Maybe it’s the end of Summer, the recent high-profile passings in our community, or maybe my own recent week-long sojourn to the Mayo Clinic in Rochester, Minnesota, but I’ve noticed a decent number of news articles focusing on death, how we deal with it, and what we believe comes after it (if anything). The New York Times recently did a piece on reincarnation, and how that belief in multiple lives has been growing in popularity lately.
“According to data released last year by the Pew Forum on Religion and Public Life, a quarter of Americans now believe in reincarnation. (Women are more likely to believe than men; Democrats more likely than Republicans.) Julia Roberts recently told Elle magazine that though she was raised Christian, she had become “very Hindu.” Ms. Roberts believes that in her past life she was a “peasant revolutionary,” and said that when her daughter sits in a certain way she knows “there’s someone there I didn’t get the benefit of knowing … It’s an honor for me to continue to shepherd that.” At Cannes in May, a Thai film about reincarnation, “Uncle Boonmee Who Can Recall His Past Lives,” won the highest prize. In it, an old man on his deathbed sees the dead as vividly as the living, and his past life as an ox is as clear as his present one.”
The article talks about regression therapy, and interviews reincarnation superstar Dr. Brian Weiss, author of “Many Lives, Many Masters”, along with religion professor Stephen Prothero, who thinks this trend is tied to our relative affluence (“Reincarnation means never having to say you’re dead.”). Others, like Clare Stein at The Kenyon Review, reacting to the NYT piece, wonder if reincarnation is our misunderstanding of another phenomenon.
In Joyce’s Ulysses, Molly Bloom mispronounces metempsychosis as “met him pike hoses.” In some cases, this is what the eagerness to believe in reincarnation strikes me as: a mispronunciation of the Collective Unconscious, or something like it. The wealth of history inhabiting the places we like to claim as exclusively ours– mistaken for immortality.
I’m somewhat agnostic on the question of if we have lived past lives, or if those memories are part of a collective unconscious, but I do believe that Reclaiming and other modern Pagan traditions are on the right path when they say: “What is remembered, lives”. A look at ancestor reverence and worship in many cultures will show a common thread of keeping those who have passed among us, of involving the dead in our lives.
With fanfare befitting a parade, the shrouded remains of 17 bodies were removed from the family crypt, some sprayed with expensive perfume, others splashed with sparkling wine. Five brass bands took turns belting out cheerful melodies, and each emerging corpse was lifted onto the shoulders of its own set of revelers.
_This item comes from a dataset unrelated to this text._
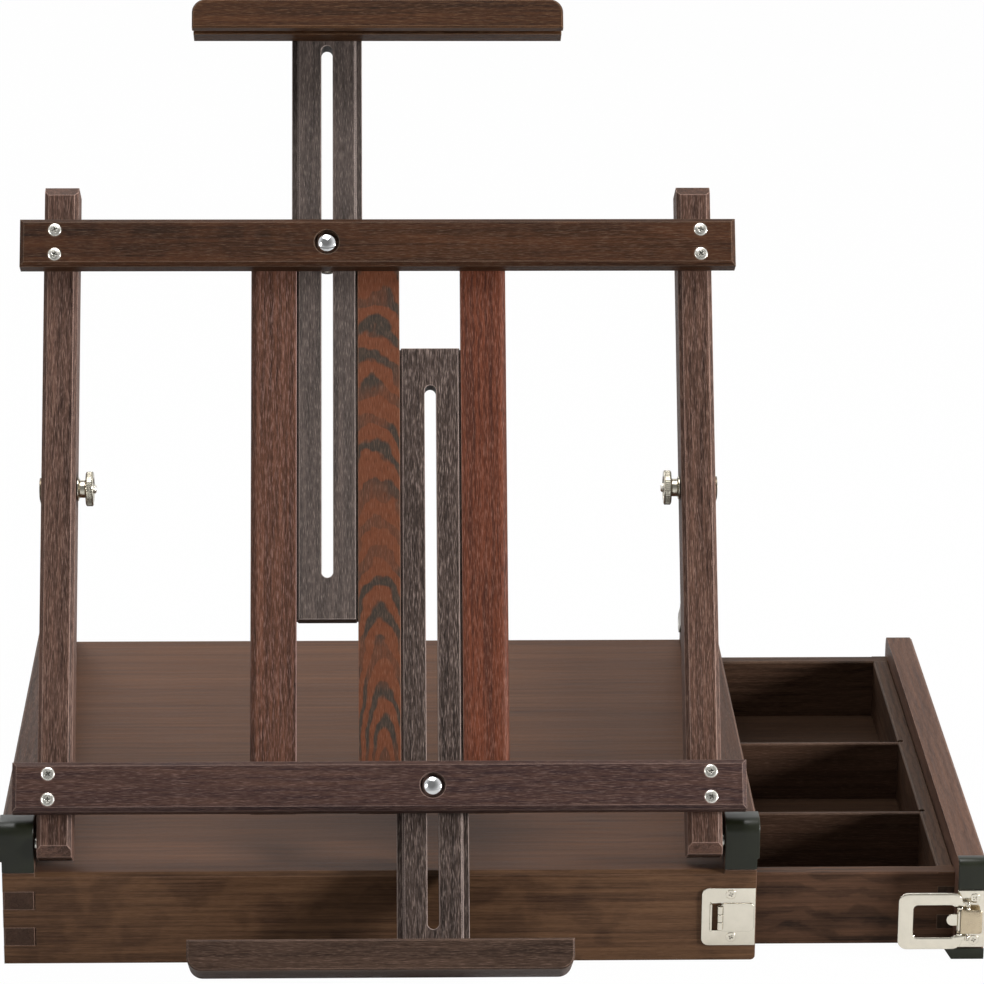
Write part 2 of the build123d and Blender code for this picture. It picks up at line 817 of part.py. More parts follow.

The celebrators then joyously trotted about, dancing with the bones of the dead. “It is good to thank the ancestors in person because we owe them everything,” said Rakotonarivo Henri, 52, an out-of-breath farmer who had just set down his dead grandfather and was moving toward the remains of his aunt. “We do not come from mud; we come from these bodies.”
Ancestor veneration, as our movement has matured, has become a larger topic of discussion. We are also more concerned about our rites of burial, how we are buried, and seeing that our dead are properly honored. I feel that as we continue, you’ll see more emphasis placed on our “mighty dead”, and that our rituals and traditions will start to mirror existing indigenous beliefs regarding the ancestors. But even in a secular context, I think the idea of memory, or being remembered, is growing.
“Music lovers can now be immortalised when they die by having their ashes baked into vinyl records to leave behind for loved ones. A UK company called And Vinyly is offering people the chance to press their ashes in a vinyl recording of their own voice, their favourite tunes or their last will and testament. Minimalist audiophiles might want to go for the simple option of having no tunes or voiceover, and simply pressing the ashes into the vinyl to result in pops and crackles.”
For the record, if I’m cremated, I’d like to be made into a copy of the The Cure’s “Disintegration”.
A statue of the Mayo brothers at the Mayo Clinic in Rochester.
A prime example of ancestor veneration in all but name.
Why the increased interest in reincarnation, in ancestor veneration, in being remembered? I think it has partially to do with an impulse that has always been with us. One that, to certain extents, has been discouraged by our post-Enlightenment culture, or only approved in special contexts (saints, national heroes). For so long we have been afraid to acknowledge that we long to make the dead a part of our lives. To not simply “move on”, but to continue to weave them into the tapestry of our existence. That it isn’t morbid, but loving. As we approach Samhain, Day of the Dead, and other Winter holidays of remembrance and ancestor veneration, let us focus on how we integrate those who are no longer with us, but are still very much with us.